Saying “VIN number” and “PIN number” might be considered redundant. But it is also good communication, imo. Associating the word “number” with PIN and VIN allows a person to instantaneously know what is being referred to and more readily than saying VIN or PIN alone - and esp “VIN” which when spoken as a word doesn’t easily conjure an immediate image of what one is talking about, but more readily when “number” is added. Esp when speaking over the phone.

I don’t recommend you correct her. But if you insist, then …

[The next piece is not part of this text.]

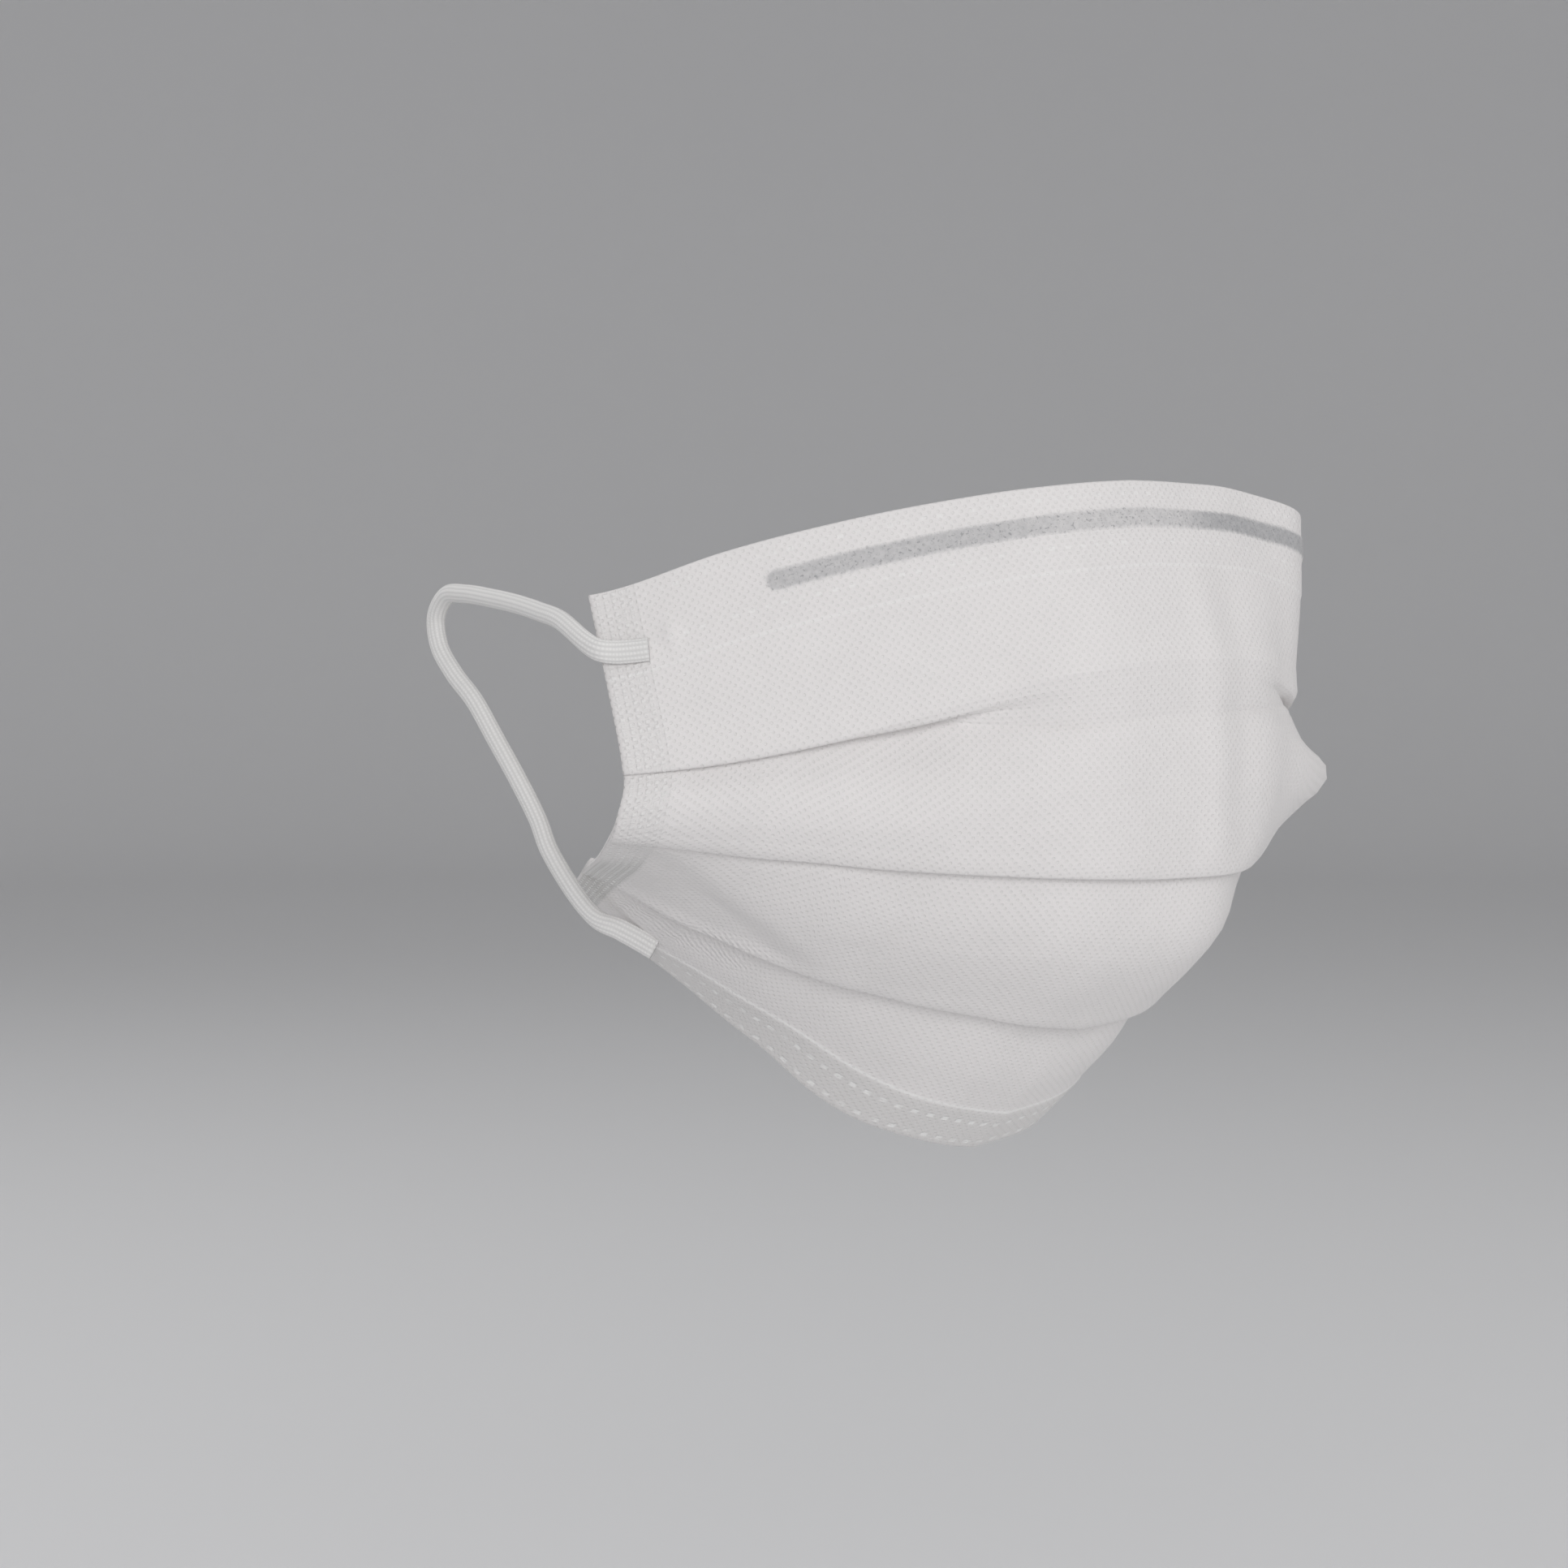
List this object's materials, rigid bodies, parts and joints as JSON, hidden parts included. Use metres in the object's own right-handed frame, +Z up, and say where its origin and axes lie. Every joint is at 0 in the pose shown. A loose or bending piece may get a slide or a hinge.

Tell her it’s a “PI number”, as in “Please enter your PI number”. In that way we preserve the separate word “number” that so many folks have suggested is valuable usage to set context for the acronym. And we eliminate the hated redundancy.

Now whether “PI” is pronounced like the Greek letter pi or like pee-eye is up to you. But don’t get it wrong. The only thing worse than a pedant is an erroneous pedant.
C’mon folks, we’ll win this fight yet. Then we’ll turn to “ATM machine”. Yeah, right …

Calling them “ATM machines” was near universal when they were introduced in the early 80s.

I agree that nowadays I rarely hear “ATM machine” from anyone but the elderly & the barely-educated.

Due to the disingenuousness, shall we say, of the OP, I’m closing the thread.